The unsoundness of the position espoused by the majority to justify judicial action to compel the husband to appear before the Beth Din, is revealed by projection of the course the continuing litigation will take in this case. The motion to dismiss and the cross motion for summary judgment having both been denied, the case will be set down for trial. The evidence which the wife may be expected to introduce is revealed by examination of the affidavits she submitted in opposition to the motion to dismiss and in support of her cross motion for summary judgment. Her affidavit conveys information furnished her by Rabbi Mordecai Kieffer who in his accompanying affidavit describes himself as "qualified to render an expert opinion concerning matters of Jewish laws and custom". She relies on his affidavit to support her claim that there was "good and legal consideration" for the Ketubah and that the Beth Din presently has no authority to compel the husband to submit to its jurisdiction. The rabbi, predicated on what he offers as a more accurate translation of the Ketubah into English, expresses the opinion that "good and legal consideration" is to be found in the document itself. Then, describing in detail the procedures incident to the issuance of a "get", the rabbi concludes that the husband was obligated to submit to the jurisdiction of the Beth Din without the issuance of any summons by it. Accordingly, it is evident that the wife and her counsel are themselves of the view that substantiation of her position will depend on expert opinion with respect to Jewish law and tradition.
The majority's reference to the fact that marriage relationships solemnized within a religious context are recognized by the civil law is not determinative of the question here presented where what is sought to be enforced is an aspect of the relationship peculiar to the religion within which the ceremony creating it took place.
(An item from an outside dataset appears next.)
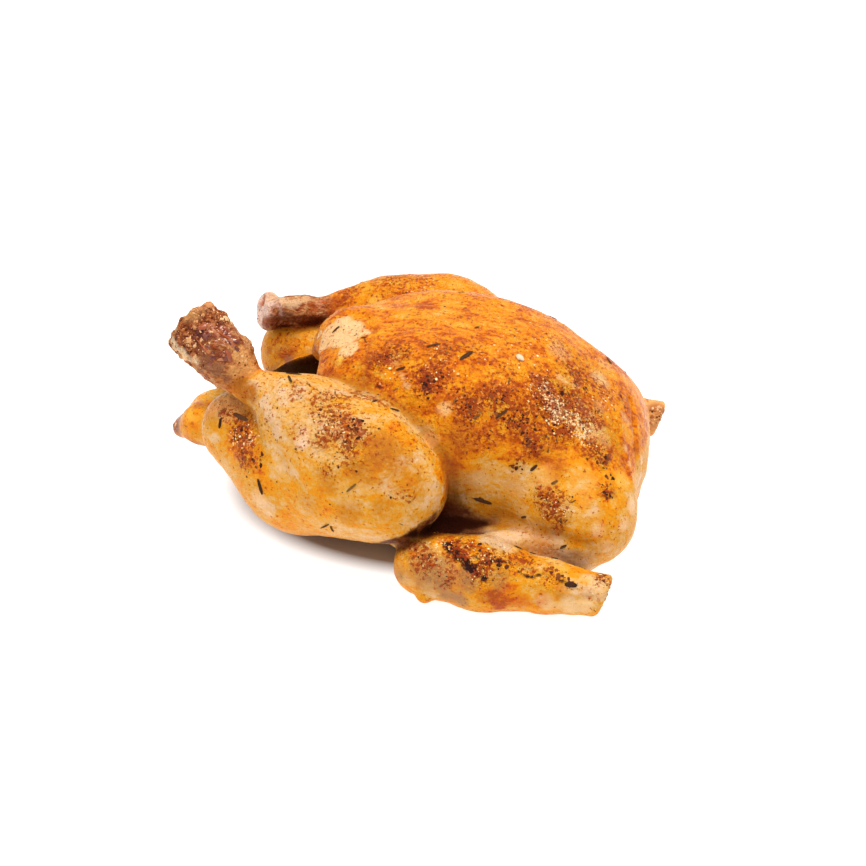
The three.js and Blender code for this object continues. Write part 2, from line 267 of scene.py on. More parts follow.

No authority is cited in which a civil court has enforced a concomitant undertaking required by the ecclesiastical authority under which the marriage ceremony was solemnized. That no such civil enforcement of the obligation to appear before the Beth Din was contemplated either by the drafter of the Ketubah or by the parties as its signatories is evident from the inclusion of explicit authorization to the Beth Din "to impose such terms of compensation as it may see fit for failure to respond to its summons or to carry out its decision". Nothing in the record suggests that it was the intention of the parties when they signed this religious document that the civil courts of the State of New York were to have jurisdiction to determine the substantive rights created thereby or to invoke civil procedures and remedies for the enforcement of such rights. Indeed, any conclusion on the part of our courts that this express provision was not intended by the parties as the exclusive remedy available to them for any breach of their obligations under the Ketubah would itself necessarily entail examination of Jewish law and tradition.
Finally, the evident objective of the present action — as recognized by the majority and irrefutably demonstrated by the complaint — even if procedural jurisdiction were to be assumed, is to obtain a religious divorce, a matter well beyond the authority of any civil court. (Again supplying her own interpretation of the Ketubah, the wife alleges: "That pursuant to the terms of the Ketubah, the plaintiff and defendant agreed that in the event of any civil divorce decree that the husband grant and the wife accept a Jewish divorce decree in accordance with the authority vested in the Beth Din of the Rabbinical Assembly".) As was noted at the Appellate Division, the interest of the civil authorities of the State of New York in the status of the marriage between these parties was concluded when the final judgment of divorce was entered in 1978.